11. the Lord shall guide thee] Cf. ch. Isaiah 57:18 “I will lead him,”—the same verb in Hebr.

satisfy thy soul (cf. Isaiah 58:10) in drought] R.V. “dry places”.

make fat thy bones] So the LXX. The verb (which does not elsewhere occur in this form) may mean “make strong” (thy bones). But it is best to accept an old emendation of Secker and Lowth, and read renew thy strength (see ch. Isaiah 40:29; Isaiah 40:31).

like a watered (well-watered, cf. Isaiah 16:9) garden] Jeremiah 31:12.

whose waters fail not] Lit. deceive not. From this root comes the technical word ’akzâb, the “deceitful brook” (Jeremiah 15:18; Micah 1:14, R.V.). Comp. John 4:14.

And they that shall be of thee shall build the old waste places: thou shalt raise up the foundations of many generations; and thou shalt be called, The repairer of the breach, The restorer of paths to dwell in.
12. Comp. ch. Isaiah 61:4, Isaiah 49:8. The importance attached to the restoration of the ruined places shews that what the prophet has in view is chiefly the recovery of temporal and political prosperity. It may also throw some light on the date of the prophecy. The description of the ruins as “ancient” suggests a period considerably later than the Exile (which only lasted half a century), although the argument is not one that can be rigorously pressed.

they that shall be of thee] Strictly “some of thee.” Weir and Cheyne emend the text and read “thy children” (בניך for ממך). König on the other hand (Syntax, p. 37) suggests a change of the verb (reading ונבנו): “and the wastes shall be built by thee.”

the old waste places] Better, the ancient ruins (Isaiah 44:26).

the foundations of many generations] might mean places which had been founded many generations back, but the correspondence with ch. Isaiah 61:4 seems to shew that foundations which have lain waste for many generations are referred to.

The repairer of the breach &c.] The restoration of the walls and highways will be an achievement by which the community is remembered.

paths to dwell in] Cf. Job 24:13.

If thou turn away thy foot from the sabbath, from doing thy pleasure on my holy day; and call the sabbath a delight, the holy of the LORD, honourable; and shalt honour him, not doing thine own ways, nor finding thine own pleasure, nor speaking thine own words:
13, 14. A promise attached to the strict and cheerful observation of the Sabbath. See on ch. Isaiah 56:2.

If thou turn away thy foot from the sabbath] treating it as “holy ground” (ἄβατος). The metaphor is translated into literal terms in the following clause.

from doing thy pleasure] so as not to do thy business (as Isaiah 58:3).

call the sabbath a delight] Great stress is laid on heartiness in the observance of this command; for a contrast see Amos 8:5. The next clause must be translated as in R.V. and [sc. call] the holy of the LORD honourable, and shalt honour it. “The holy of Jehovah” is a remarkable designation for the Sabbath, and all the expressions of the clause are peculiar.

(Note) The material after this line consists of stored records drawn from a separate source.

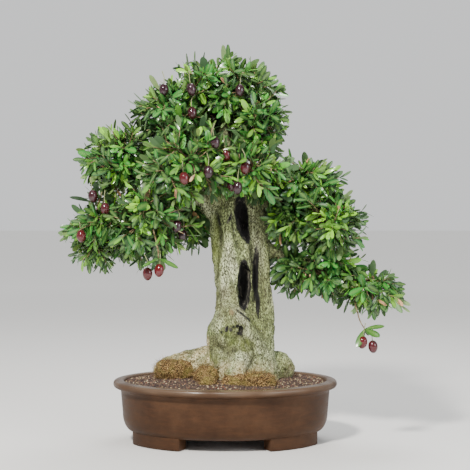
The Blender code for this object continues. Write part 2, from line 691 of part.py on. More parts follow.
def leaf_points(root, ahead, up, length, width):
    """A blade's corners: its two ends, its two edges, and its rib above and below."""
    side = ahead.cross(up).normalized()
    up = side.cross(ahead).normalized()
    tip = root + ahead * length - up * (length * LEAF_CURL)
    rib = root + ahead * (length * LEAF_WIDEST) - up * (length * LEAF_RIB_CURL)
    edge = side * (width / 2)
    fold = up * (width * LEAF_FOLD)
    return [root, tip, rib - edge + fold, rib + edge + fold, rib + up * (LEAF_THICK / 2), rib - up * (LEAF_THICK / 2)]


LEAF_OUTLINE = (0, 2, 1, 3)
LEAF_EDGES = list(zip(LEAF_OUTLINE, LEAF_OUTLINE[1:] + LEAF_OUTLINE[:1]))
LEAF_FACES = [(a, b, 4) for a, b in LEAF_EDGES] + [(b, a, 5) for a, b in LEAF_EDGES]


def leaf_object(points):
    mesh = bpy.data.meshes.new("leaf")
    mesh.from_pydata(points, [], LEAF_FACES)
    bm = bmesh.new()
    bm.from_mesh(mesh)
    bmesh.ops.triangulate(bm, faces=bm.faces)
    bmesh.ops.recalc_face_normals(bm, faces=bm.faces)
    bm.to_mesh(mesh)
    bm.free()
    return bpy.data.objects.new("leaf", mesh)


def bvh_of_mesh(mesh):
    return BVHTree.FromPolygons([v.co for v in mesh.vertices], [p.vertices for p in mesh.polygons])


def even_ways(count, turn):
    """Directions spread evenly over a sphere."""
    golden = math.pi * (3 - math.sqrt(5))
    for i in range(count):
        z = 1 - 2 * (i + 0.5) / count
        flat = math.sqrt(1 - z * z)
        yield Vector((flat * math.cos(golden * i + turn), flat * math.sin(golden * i + turn), z))


def shoot_leaves(root, axis, draw, count, spread):
    """The leaves of one shoot's end: a whorl that opens from its axis."""
    side = axis.orthogonal().normalized()
    turn = draw.uniform(0, math.tau)
    for k in range(count):
        spin = Matrix.Rotation(turn + math.tau * k / count, 3, axis)
        opening = math.radians(spread + draw.uniform(-OPENING_SPREAD, OPENING_SPREAD))
        out = spin @ side
        ahead = (axis * math.cos(opening) + out * math.sin(opening)).normalized()
        up = (axis * math.sin(opening) - out * math.cos(opening)).normalized()
        size = 1 + draw.uniform(-LEAF_SPREAD, LEAF_SPREAD)
        yield leaf_points(root, ahead, up, LEAF_LENGTH * size, LEAF_WIDTH * size)


def towards(tree, start, target):
    """Where the way from a start to a target first meets a body, and the face's normal there."""
    found, normal, _, _ = tree.ray_cast(start, (target - start).normalized())
    return found, normal


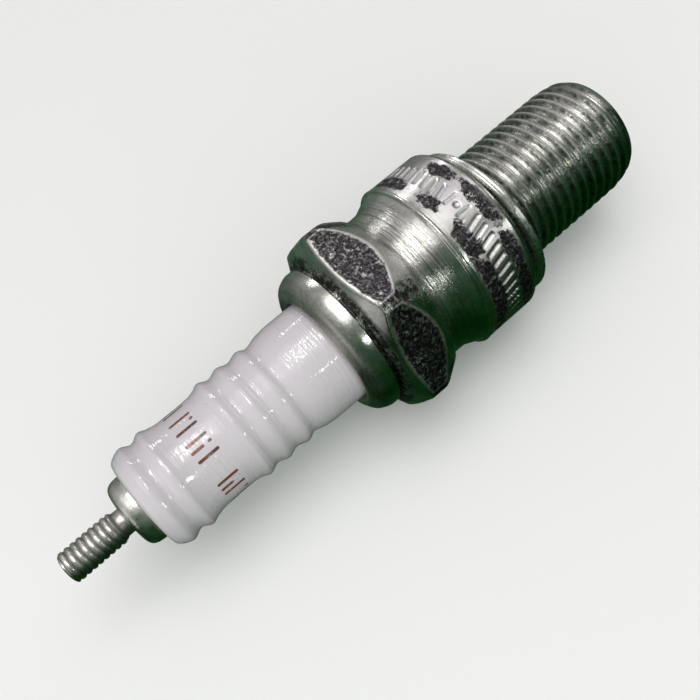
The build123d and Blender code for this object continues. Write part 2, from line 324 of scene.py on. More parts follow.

not doing thine own ways] so as not to do after thy wont (Cheyne). For pleasure render, as before, business.

nor speaking thine own words] Lit. a word, i.e. “idle words”; cf. Hosea 10:4.

Then shalt thou delight thyself in the LORD; and I will cause thee to ride upon the high places of the earth, and feed thee with the heritage of Jacob thy father: for the mouth of the LORD hath spoken it.
14. Then shalt thou delight thyself] Better: Then shalt thou have thy delight; Job 22:26. The same verb as in ch. Isaiah 57:4.

and I will cause thee to ride over the heights of the earth] Apparently a quotation from Deuteronomy 32:13. The meaning is “I will carry thee triumphantly over all obstacles” (cf. Deuteronomy 32:11).

and feed thee with] and make thee to eat, i.e. enjoy; cf. ch. Isaiah 1:19.